CRITICAL: The 5-step workflow outlined in this document MUST be followed in exact order for EVERY pandas analysis or transformation task. Skipping steps or deviating from the procedure will result in incomplete and unreliable analysis. This is non-negotiable.

File Structure

SKILL.md (this file): Main instructions and MANDATORY workflow
examples.md: Analysis and transformation scenarios with code examples
Context: Python and data analysis patterns loaded via contextProvider.getDomainIndex("python"). See ContextProvider Interface.
Memory: Project-specific memory accessed via memoryStore.getSkillMemory("pandas", "{project-name}"). See MemoryStore Interface.

Interface References

Context: Loaded via ContextProvider Interface
Memory: Accessed via MemoryStore Interface
Schemas: Validated against context_metadata.schema.json and memory_entry.schema.json

Focus Areas

Pandas data manipulation covers 8 critical dimensions:

Data Ingestion: Reading CSV, Excel, Parquet, JSON, SQL, HDF5, and streaming sources
Data Profiling: Shape, dtypes, missing values, cardinality, distributions, summary statistics
Data Cleaning: Handling nulls, duplicates, type coercion, string normalization, outlier detection
Transformation: Column operations, apply/map, vectorized transforms, categorical encoding, feature engineering
Aggregation & Grouping: GroupBy, pivot tables, cross-tabulations, rolling/expanding windows, resampling
Merging & Reshaping: Joins, concatenation, melt/pivot, stack/unstack, MultiIndex operations
Performance Optimization: Vectorization, chunked processing, memory reduction (downcasting, categoricals), query/eval
Time Series Analysis: DatetimeIndex, resampling, shifting, rolling statistics, period conversion

MANDATORY WORKFLOW (MUST FOLLOW EXACTLY)

⚠️ STEP 1: Identify Target Data and Task (REQUIRED)

YOU MUST:

Ask the user about their data and goals:
- Data sources (CSV files, databases, APIs, in-memory objects)
- Data volume (row count, column count, file size)
- File format and encoding details
- Specific columns or fields of interest
- Desired output format (DataFrame, CSV, database table, visualization)
Clarify the task:
- Data cleaning / ETL pipeline?
- Exploratory analysis / profiling?
- Aggregation / reporting?
- Merging multiple datasets?
- Performance optimization of existing code?
- Time series analysis?
Identify constraints:
- Memory limits (can the data fit in RAM?)
- Performance requirements (latency, throughput)
- pandas version and Python version
- Downstream consumers (dashboards, ML models, exports)
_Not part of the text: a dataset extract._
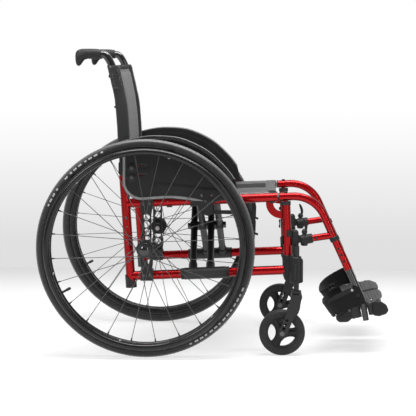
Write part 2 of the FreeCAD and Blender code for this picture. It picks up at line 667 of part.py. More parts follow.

DO NOT PROCEED WITHOUT IDENTIFYING TARGET DATA AND TASK

⚠️ STEP 2: Load Project Memory & Context (REQUIRED)

YOU MUST:

CHECK PROJECT MEMORY FIRST:
- Identify the project name from the repository root or ask the user
- Use memoryStore.getSkillMemory("pandas", "{project-name}") to load existing project memory. See MemoryStore Interface.
- If memory exists, review previously analyzed datasets, transformation patterns, and project-specific context
- If no memory exists, you will create it later in this process
USE CONTEXT INDEXES FOR EFFICIENT LOADING:
- Use contextProvider.getDomainIndex("python") to discover available Python context files. See ContextProvider Interface.
- Use contextProvider.getAlwaysLoadFiles("python") to load foundational Python patterns
- Use contextProvider.getConditionalContext("python", detection) to load data-analysis-specific patterns
- If analyzing ML integration, use contextProvider.getCrossDomainContext("python", {"data-science": true}) for ML context
Ask clarifying questions in Socratic format:
- What is the ultimate goal of this data manipulation?
- Will this be a one-off analysis or a recurring pipeline?
- Are there data quality issues you are already aware of?
- What does the downstream consumption look like?
- Are there performance bottlenecks in existing code?
- Do you need reproducibility (fixed random seeds, versioned outputs)?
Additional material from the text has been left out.